I've written a political comment, but I hope that, as a rule, when I turn to this blog, I will find it to be occupied with other things, like the nightjar. It's a good place for me to come to, where there is the fresh breeze of the centuries blowing through opened windows (to paraphrase something C. S. Lewis said somewhere).

Dale Nelson

Stephen Pentz said...

David: Thank you very much for your thoughtful comments. I'm delighted you like "The Nightjar." As you have perceived, I did not select it by happenstance. I have lived with it inside me for many years, and it has appeared here in the past. I wholly agree that "The Nightjar," and, most importantly, a single nightjar in all its singularity, "bring us back to earth, where we belong." Thank you again. Take care.

Stephen Pentz said...

Mr. Nelson: First and foremost, I owe you an apology for the inexcusable delay in posting, and responding to, your comment. I have had to put on my lawyer's hat for the past ten days or so, and have been away from the blog, other than to make a brief post last Saturday. I'm very sorry for the delay.

There is no need to be in any way apologetic for making "a political comment": after all, I started this foray into current events. "Demo" is perfectly apt: I haven't seen it before, and I'm pleased you shared it. I have TV memories of what went on in the Sixties, and what we are seeing now is, alas, timeless. Mr. Murray hits the nail on the head. And I wholly agree with your sentiments as well.

But, as you suggest in your final paragraph, it is best to leave these things be. C. S. Lewis is, not unexpectedly, absolutely correct, and I thank you for sharing his thought. This is why, as I noted in my response above to Mr. Maruskin's comment, I have been spending time lately with Ryōkan and Po Chü-i. I need to heed my own counsel, which I have expressed here on more than one occasion in the past: we live in a politicized culture, and I do not wish to have anything to do with it. Life is too short.

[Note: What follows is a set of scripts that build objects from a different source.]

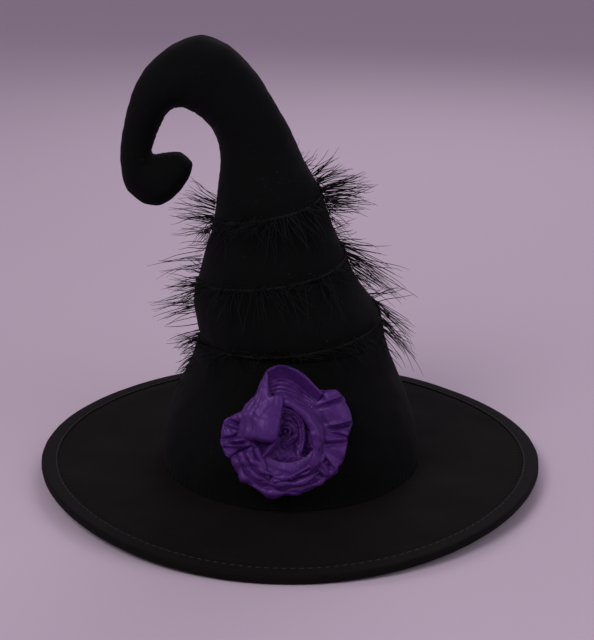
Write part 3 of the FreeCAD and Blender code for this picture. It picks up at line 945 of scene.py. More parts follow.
def crown_panel(side, name, node):
    """Half of the curled crown's cloth, with its seams, creases and gathers and a closed tip."""
    at = np.linspace(0, LAST_STATION, 8 * LAST_STATION + 1)
    even = np.linspace(0, 1, 73)
    angles = math.pi * (0.55 * even + 0.45 * (0.5 - 0.5 * np.cos(math.pi * even)))
    points = crown_grid(at, angles, 0.0, side)
    steps = np.linalg.norm(np.diff(points, axis=1), axis=2)
    along = np.concatenate([np.zeros((len(at), 1)), np.cumsum(steps, axis=1)], axis=1)
    from_seam = np.minimum(along, along[:, -1:] - along)
    centre = points.mean(axis=1)
    run = distance_along(centre)[:, None]
    normals = -side * grid_normals(points)
    outward = points - centre[:, None]
    outward[:, :, 1] = points[:, :, 1]
    normals *= np.sign((normals * outward).sum(-1, keepdims=True))
    normals = flat_at_seams(normals)
    tip = 1 - smooth_step(LAST_STATION - 3, LAST_STATION, at)[:, None]
    seam = -0.8 * MM * bump(from_seam, 0, 1.5 * MM)
    phase = run * TURN / (7.5 * MM) + 1.3 * np.sin(run * 60)
    pucker = 0.12 * MM * bump(from_seam, 0, 5 * MM) * np.sin(phase)
    pressed = curl_folds(at, angles) * (1 - 0.8 * bump(from_seam, 0, 8 * MM))
    out = cloth_unevenness(points) + trim_groove(points) + pressed + (seam + pucker) * tip
    out = out * np.clip(tip + 0.15, 0, 1) + waist_relief(points) * smooth_step(4, 1, at)[:, None]
    points = points + normals * above_foam(out, points[..., 2])[..., None]
    ends = []
    for shrink, push in ((0.8, 0.5 * MM), (0.5, 0.9 * MM), (0.02, 1.1 * MM)):
        heading = unit(centre[-1] - centre[-3])
        middle = centre[-1] * (1, 0, 1)
        ends.append(middle + (points[-1] - middle) * shrink + heading * push)
    points = np.concatenate([points, np.array(ends)])
    half_width = np.linalg.norm(points[:, 0] - points[:, -1], axis=1) / 2
    thickness = np.minimum(CLOTH, 0.35 * half_width)[:, None]
    inward = grid_normals(points)
    last = np.repeat(normals[-1:], len(ends), axis=0)
    reference = np.concatenate([normals, last])
    inward *= np.sign((inward * reference).sum(-1, keepdims=True) + 1e-9)
    cloth = Cloth()
    cloth.shell(points, thickness, normals=flat_at_seams(inward))
    piece = cloth.finish(name, crown_felt, "crown_felt", node)


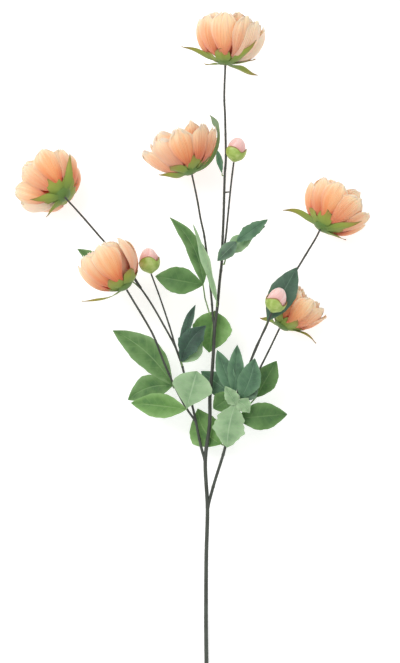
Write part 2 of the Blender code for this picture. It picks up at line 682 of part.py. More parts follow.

As always, it is a pleasure to hear from you. Thank you very much for visiting. And, again, I apologize for the delay.

Wurmbrand said...

Mr. Pentz, yes; how many of us, when we are lying in the beds in which we will die, will be tormented by the realization, too late, that we didn't spend enough time on political blogs, enough time hollering with mobs, enough time viewing infomercials? But how many of us will, rather, regret that we let our consciousness be fixed on just such things by distant manipulators who know and care nothing of us, when we could have attended instead to that which was right before us (friends, neighbors, the owl that hoots at 2:00 a.m., the constellations) and (I would say) to the Creator of all things visible and invisible?

It really is not the case that there will always be time for us to get around to those latter things while, right now, we occupy our minds with the foolishness of mobs and demagogues -- with ugliness and things of superficial appeal that we can see through easily enough if we shake off sloth. (It is a curious thing, how much of the "activism" of our time as well as other habits typical thereof, betrays sloth -- unwillingness to make the effort to see what's obvious -- !)

Dale Nelson

Stephen Pentz said...

Mr. Nelson: Thank you very much for those follow-up thoughts. I completely agree with everything you say.

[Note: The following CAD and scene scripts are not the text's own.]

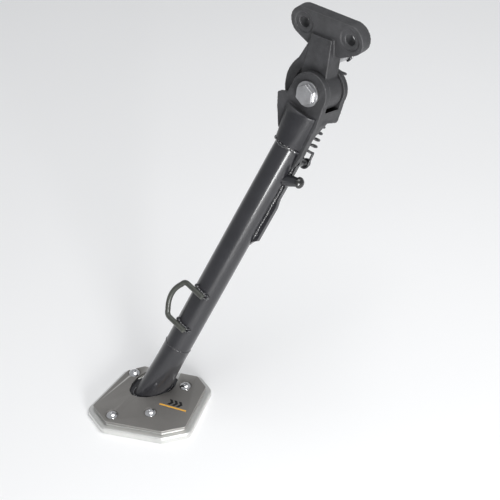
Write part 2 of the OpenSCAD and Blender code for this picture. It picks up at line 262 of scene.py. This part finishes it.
def gloss_paint():
    f = Finish("gloss_black_paint", IOR=1.5, Specular_IOR_Level=0.35,
        Coat_Weight=0.7, Coat_Roughness=0.08)
    paint = tuple(colours().paint)
    peel = f.noise(420, 2.0)
    dust = f.noise(35, 5.0, 0.65)
    scratch = f.noise(60, 4.0, 0.7, f.stretched(0.6, (1.0, 0.12, 0.12)))
    scuffs = scratch.spread(0.66, 0.74) * dust.spread(0.5, 0.62)
    worn = f.mix(scuffs * 0.5, f.mix(dust, paint, scaled(paint, 1.9)), (0.12, 0.12, 0.12))
    f.feed("Base Color", f.mix(f.edges(0.56, 0.66) * 0.5, worn, (0.16, 0.16, 0.16)))
    f.feed("Roughness", dust.spread(0.3, 0.75, 0.27, 0.37) + scuffs * 0.15)
    f.bump(peel * 0.6 + dust * 0.4, 0.16, 0.0004)
    return f.material


# The fork's socket is a smooth cone: its radius, where it starts and how fast it narrows.
CONE_R = 21.5
CONE_TOP = 22.0
CONE_FALL = 0.17


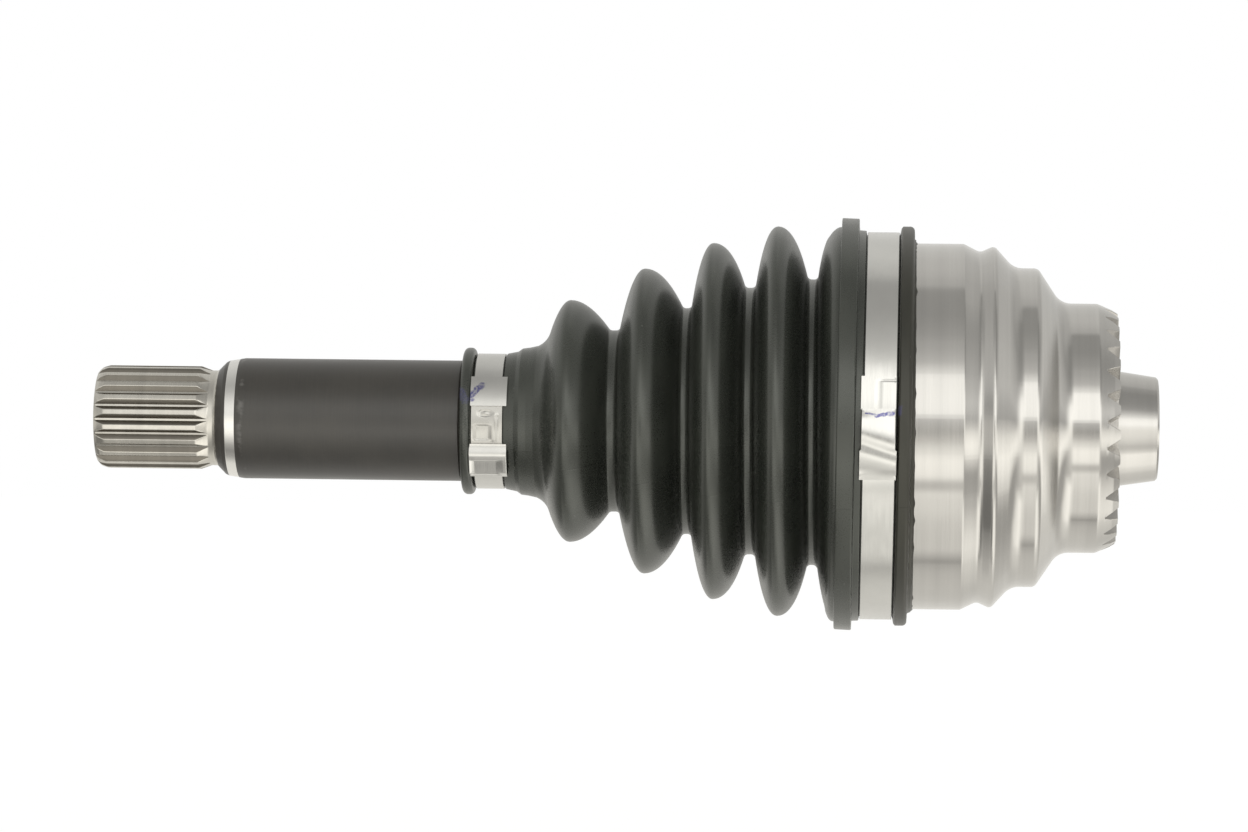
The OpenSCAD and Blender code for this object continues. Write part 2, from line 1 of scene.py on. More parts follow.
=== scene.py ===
"""Looks of a drive shaft with a ball-type constant-velocity joint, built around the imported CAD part.

+X runs along the shaft's axis towards the hub and +Z is up. Sizes are in millimetres until a mesh is made.
An angle about the axis is counted from the side that faces -Y, upwards, so 90 degrees is the top.
"""

import logging
import math
from collections.abc import Callable, Sequence
from dataclasses import dataclass, field
from enum import Enum

import bmesh
import bpy
import numpy as np
from mathutils import Matrix


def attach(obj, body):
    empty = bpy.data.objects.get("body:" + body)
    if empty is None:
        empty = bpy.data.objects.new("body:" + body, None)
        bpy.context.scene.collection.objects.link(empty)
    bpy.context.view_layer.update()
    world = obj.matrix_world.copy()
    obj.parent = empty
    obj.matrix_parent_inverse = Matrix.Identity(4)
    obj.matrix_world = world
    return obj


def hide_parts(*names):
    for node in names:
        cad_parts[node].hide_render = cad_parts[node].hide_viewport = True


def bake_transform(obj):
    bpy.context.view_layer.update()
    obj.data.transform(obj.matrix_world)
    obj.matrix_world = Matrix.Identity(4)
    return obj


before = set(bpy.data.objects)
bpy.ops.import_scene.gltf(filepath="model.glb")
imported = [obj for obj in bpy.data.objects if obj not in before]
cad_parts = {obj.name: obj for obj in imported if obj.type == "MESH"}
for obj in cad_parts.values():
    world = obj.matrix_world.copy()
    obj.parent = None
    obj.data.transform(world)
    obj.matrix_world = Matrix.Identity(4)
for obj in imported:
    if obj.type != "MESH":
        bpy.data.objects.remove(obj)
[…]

Regarding the distractions that surround us: I sometimes feel like Al Pacino/Michael Corleone in "The Godfather, Part III": "Just when I thought I was out, they pull me back in!" And I smile ruefully. One does one's best to steer clear of the distractions, and then inadvertently something pops up on the internet without your asking to see it, or you walk past a newspaper box and see a headline out of the corner of your eye. I sometimes think the only solution is to head for the hills. Or become a stylite. "Happy were he could finish forth his fate/In some unhaunted desert." But poetry does the trick as well. I agree that we need to "shake off sloth." Our current "culture" is constructed upon it. But don't get me started.

As ever, thank you very much for sharing your thoughts. Take care.

Wurmbrand said...

Mr. Pentz, an Australian friend of mine recently sent me a prose passage written by the Victorian poet Coventry Patmore. It needs to be read with discernment; by the undiscerning it will be taken as nothing but a call to self-indulgence, but that's not what it is. But let the reader understand.

"To know one's own business, with quiet persistence to forward it, and to mind nothing else: that is the true way to carry on the work of life. This sounds like a truism; yet few really acknowledge it, even in principle. It is not often that even the first step— that of knowing what one's business is—is conscientiously taken; and it must be allowed that, with many, there are intellectual as well as moral difficulties in the way of this first step. The easiest mode of getting rid of the intellectual difficulty is for a man to ask himself what is not his business; and many a well-disposed person may be surprised to find, on requiring a strict reply from his understanding, that he has been in the habit of considering it a virtue to waste time, thought, feeling, and other means that have been given him for the better doing of his own business, on interests which truly are no business of his at all."

Dale Nelson

Stephen Pentz said...

Mr. Nelson: Wonderful! The passage is new to me, and I thank you very much for sharing it. He puts it perfectly: "To know one's own business . . . that is the true way to carry on the work of life." Exactly. But the entire passage is marvelous. I agree with you completely: Patmore's observation is most certainly NOT "a call to self-indulgence." The world has always been plagued with busybodies of one sort or another, and we certainly have our own set of them now.

The closing lines of Patmore's best-known poem seem apt: "When all its work is done, the lie shall rot;/The truth is great, and shall prevail,/When none cares whether it prevail or not."